ERIC WESTERVELT, BYLINE: I met Tobi Lakes when he was sitting at his piano smiling. He plays lead piano and iPad Guitar App for Public School 177's technology band. It's a school in Queens, New York for children with disabilities. Tobi's gifted in many areas, including piano and math. But in other life skills, including aspects of learning and in social situations, he has huge challenges - among others, Autism Spectrum Disorder.

T. LAKES: I know how to play chords like major C, C minor, C dominant 7, all these chords. I just play all by myself.

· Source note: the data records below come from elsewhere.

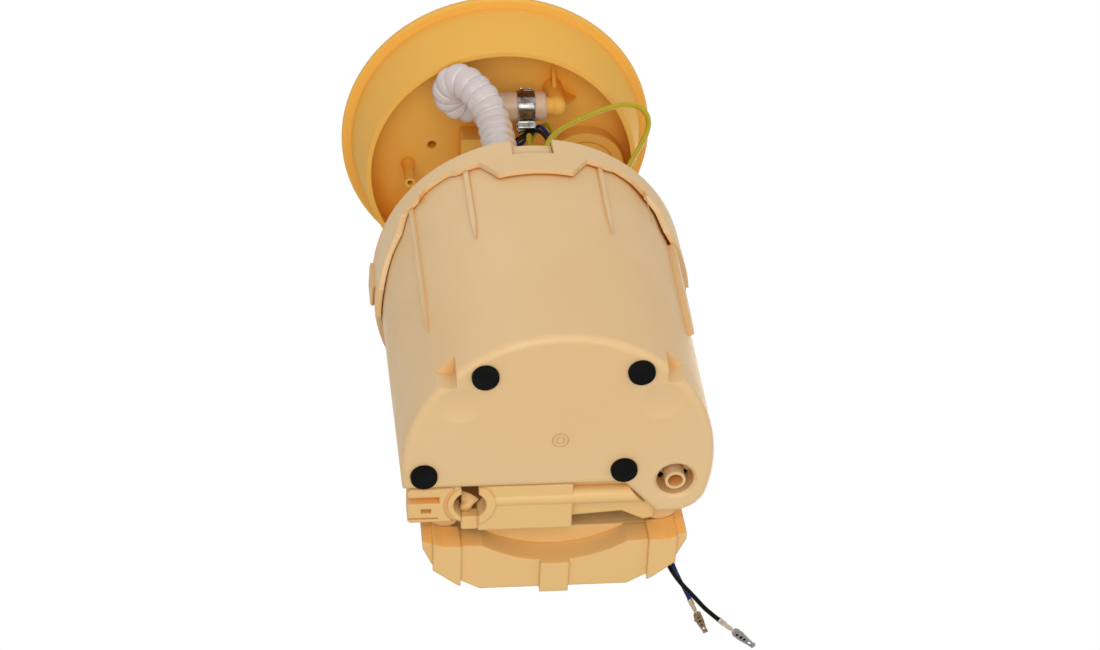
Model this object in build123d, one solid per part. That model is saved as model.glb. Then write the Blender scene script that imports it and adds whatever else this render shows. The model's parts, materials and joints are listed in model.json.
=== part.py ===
from build123d import *
import math
import os

# In-tank fuel pump module. Millimetres, +Z up. The origin is on the flange's axis, level with the
# undersides of the rubber feet. -Y is the rounded front of the reservoir, +Y the filter side.

# Reservoir: a D-shaped vessel with a drafted front wall and a lobe that holds the inlet.
foot_height = 2.0
foot_radius = 5.1
foot_recess = 0.5
foot_places = [(-25.9, -43.6), (32.5, -43.9), (-48.3, 2.0), (28.2, 1.7)]
pot_x = 3.1
pot_y = -0.4
pot_radius_base = 60.0
pot_radius_top = 62.4
pot_height = 129.0
pot_wall = 2.0
pot_floor = 2.6
pot_edge_round = 3.0
pot_top = foot_height + pot_height
flat_y = 9.2
flat_end_x = 28.6
lobe_x = 41.7
lobe_y = 24.2
lobe_corner_radius = 13.0
rib_width = 2.2
rib_proud = 1.3
rib_marks = [(-51.5, 40.0), (-25.7, 77.0), (25.7, 78.0)]
rail_angle = 64.0
rail_width = 3.4
rail_proud = 2.6
rail_top = 110.0
notch_half = 39.7
notch_y = -38.4
notch_height = 10.7
notch_reach = 14.0
dimple_places = [(-35.0, -30.5), (41.3, -29.9)]
dimple_radius = 8.0
dimple_depth = 0.8
gate_place = (3.3, -12.8)
gate_rings = [3.2, 1.7]
gate_depth = 0.25
sender_rail_xs = [-46.0, 14.0]
sender_rail_width = 2.4
sender_rail_proud = 3.0

# Suction jet pump along the foot of the flat wall.
jet_y = 16.4
jet_radius = 3.7
jet_bore = 2.2

# Inlet in the lobe: a stub in an open hole, with an annular flap valve above it.
inlet_x = 48.5
inlet_y = 8.3
inlet_hole_radius = 7.25
stub_radius = 4.0
stub_bore = 2.9
stub_top = 24.0
cage_radius = 10.0
cage_z = 12.0
cage_thickness = 2.0
flap_thickness = 1.2
flap_lift = 1.6
running_clearance = 0.06
seat_gap = 0.3
valve_gap = 0.05

# Cover: a shallow round cap that closes the reservoir and the filter housing.
cover_x = 3.55
cover_radius = 65.25
cover_wall = 2.3
cover_plate = 2.2
cover_under = pot_top + 3.8
cover_top = cover_under + cover_plate
skirt_low = cover_top - 19.0
tongue_z = cover_top - 24.4
tongue_half = 15.0
skirt_front_z = cover_top - 11.8
skirt_raised_z = cover_top - 8.8
window_half = 8.4
window_depth = 11.8
outline_round = 1.4
catch_angle = -88.0
catch_width = 9.0
catch_proud = 1.6
catch_height = 19.0

# Filter housing behind the reservoir, standing level with the feet.
filter_front_y = 37.8
filter_back_y = 59.0
filter_half = 51.6
filter_wall = 2.0
filter_cap_height = 11.0
filter_rib = 2.0
filter_rib_proud = 1.2
filter_pocket_y = 46.1
filter_pocket_half = 28.2
neck_inset = 3.0
element_gap = 4.0

# Ear on the cover's skirt with the grommet for the sender leads.
wire_ear_place = (50.3, 52.2)
wire_ear_turn = -42.0
grommet_low = skirt_low - 3.5

# Grommet in the cover for the looped wire, and the cut-out for the hose side of the harness.
harness_cut = (9.0, 30.0, -46.0, -27.0)
cover_grommet_place = (44.0, -28.0)
cover_grommet_neck = 2.6

# Guide tubes, rods and springs that carry the flange.
guide_x = 42.7
guide_y = 30.4
guide_tube_radius = 6.0
guide_tube_bore = 4.2
guide_tube_low = 13.4
rod_radius = 3.0
rod_low = cover_top - 45.0
spring_wire = 0.8
spring_radius = 5.0
spring_turns = 8
flange_travel = 30.0

# Flange: an outer lip, a deep conical plug and a recessed plate.
lip_radius = 70.4
lip_z = cover_top + 111.8
lip_thickness = 3.4
cone_radius_top = lip_radius - 4.4
cone_radius_low = lip_radius - 9.8
cone_low_z = lip_z - 30.3
cone_wall = 2.2
plate_z = lip_z - 11.8
plate_thickness = 3.0
plate_top = plate_z + plate_thickness
rod_boss_radius = 5.0
rod_boss_low = lip_z - 34.8
rod_socket_depth = 18.0

# Fuel outlet: a barb under the plate, an elbow, and a quick-connector spigot above it.
outlet_x = 23.4
outlet_y = -32.6
barb_z = cone_low_z + 1.5
barb_end_x = -2.0
barb_radius = 4.1
elbow_radius = 4.4
outlet_bore = 2.6
spigot_radius = 3.95
spigot_bead = 5.0
spigot_z = lip_z + 13.2
spigot_end_x = 54.0
spigot_reach = 13.0
cuff_radius = 6.0
hose_radius = 7.5
clamp_x = 9.3
clamp_width = 7.0
clamp_thickness = 0.7
outlet_webs = [(30.0, -2.0, 13.0), (-90.0, 3.0, 12.0)]

# Vent valve cap and electrical connector.
vent_radius = 18.3
vent_x = cone_radius_low - cone_wall - vent_radius - 1.3
vent_y = 6.4
vent_low = plate_z - 7.0
screw_boss_place = (-41.0, 5.6)
screw_boss_length = 17.5
blind_hole_place = (-30.1, -3.3)
plug_x = -4.0
plug_y = -3.0
plug_length = 28.0
plug_width = 20.0
plug_low = plate_z - 12.0
socket_height = 20.0
socket_wall = 1.8
pin_count = 4
pin_pitch = 5.0
pin_size = 1.6

# Pump unit inside the reservoir.
pump_x = 2.0
pump_y = -26.5
pump_radius = 19.0
pump_shell_wall = 1.2
pump_low = 18.0
pump_length = 78.0
pump_cap = 8.0
pump_top = pump_low + pump_length + pump_cap
pump_plug_top = pump_top + 10.0
shaft_radius = 1.6
armature_radius = 12.2
armature_slots = 8
magnet_gap = 0.5
impeller_radius = 15.5
impeller_thickness = 3.0
impeller_blades = 24
nipple_x = -5.0
nipple_y = -34.5
nipple_height = 14.0
nipple_radius = 4.1
isolator_low = 34.0
isolator_height = 16.0
isolator_thickness = 2.6
holder_wall = 2.0

base_z = foot_height
floor_z = base_z + pot_floor


def about_pot(part, angle):
    """Turn a part made at the front of the reservoir to an angle around it, positive to the right."""
    return Pos(pot_x, pot_y) * Rot(0, 0, angle) * part


def ring(outer, inner, low, high):
    """Upright tube between two heights."""
    return Pos(0, 0, low) * extrude(Circle(outer) - Circle(inner), high - low)


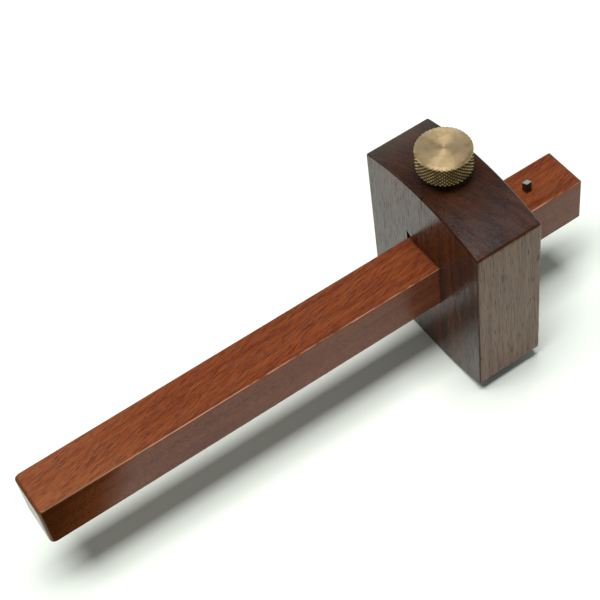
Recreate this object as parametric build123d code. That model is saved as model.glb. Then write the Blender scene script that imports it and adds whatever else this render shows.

WESTERVELT: No lessons, Tobi says. He's tall and thin with long narrow fingers and thick glasses. His parents and teachers say Tobi taught himself, somehow, to play piano.

(SOUNDBITE OF PIANO)

WESTERVELT: Tobi is kind of the Art Tatum of the P.S. 177 band - super talented, self-taught and partially blind. He was born with sight in only one eye.

(SOUNDBITE OF PIANO PRACTICE)

ADAM GOLDBERG: Tobi Lakes, the man with the ears. Play us a C dominant sharp 9 for me. Yeah. OK. Fix the bass note or - what - something has to be fixed. You got the idea, though. Play it again.

WESTERVELT: The band is the creation of veteran music teacher, Adam Goldberg. The 53-year-old has dedicated much of his adult life to teaching music to the students with disabilities at P.S. 177 in the Fresh Meadows section of Queens, students like Tobi.

GOLDBERG: It's just an innate ability that he has.

WESTERVELT: He'll hear a song half a dozen times and be able to play it.

GOLDBERG: Yeah. Maybe less than a half a dozen. (Laughing) If it's basic chords and not too many, he'll hear it once and start - he'll start playing along with it.

(SOUNDBITE OF PIANO)

WESTERVELT: Tobi's father Carl Olufemi Lakes says some 10 years ago, the family had just finished a long car trip to visit friends in Atlanta. They were all tired and hungry. Carl was in another room with his friend when he heard something beautiful.

CARL OLUFEMI LAKES: So we both walked into the living room, and we saw Tobi standing by the keyboard and just playing it. And my friend is very knowledgeable in music, and was like, this boy's playing a masterpiece.

WESTERVELT: Carl, who works two jobs to keep the family together, says Tobi's older brother has a severe disability. He doesn't speak. He's blind. Carl says Tobi playing in the school band has helped pull the family closer and has given him and his wife something they hadn't experienced in a long time.

C. LAKES: Finally, hey, our son has given us joy, from being hopeless to being hopeful. This band may have a way to communicate among themselves that transcends into this other part of life. Certainly it's something like, you know what, I think he can pull through by himself if I'm not here.

WESTERVELT: That Tobi will be OK. That he'll have a life, Carl adds. Tobi Lakes, the man with the ears, music to the rescue.

T. LAKES: I feel excited. I feel happy. I love music.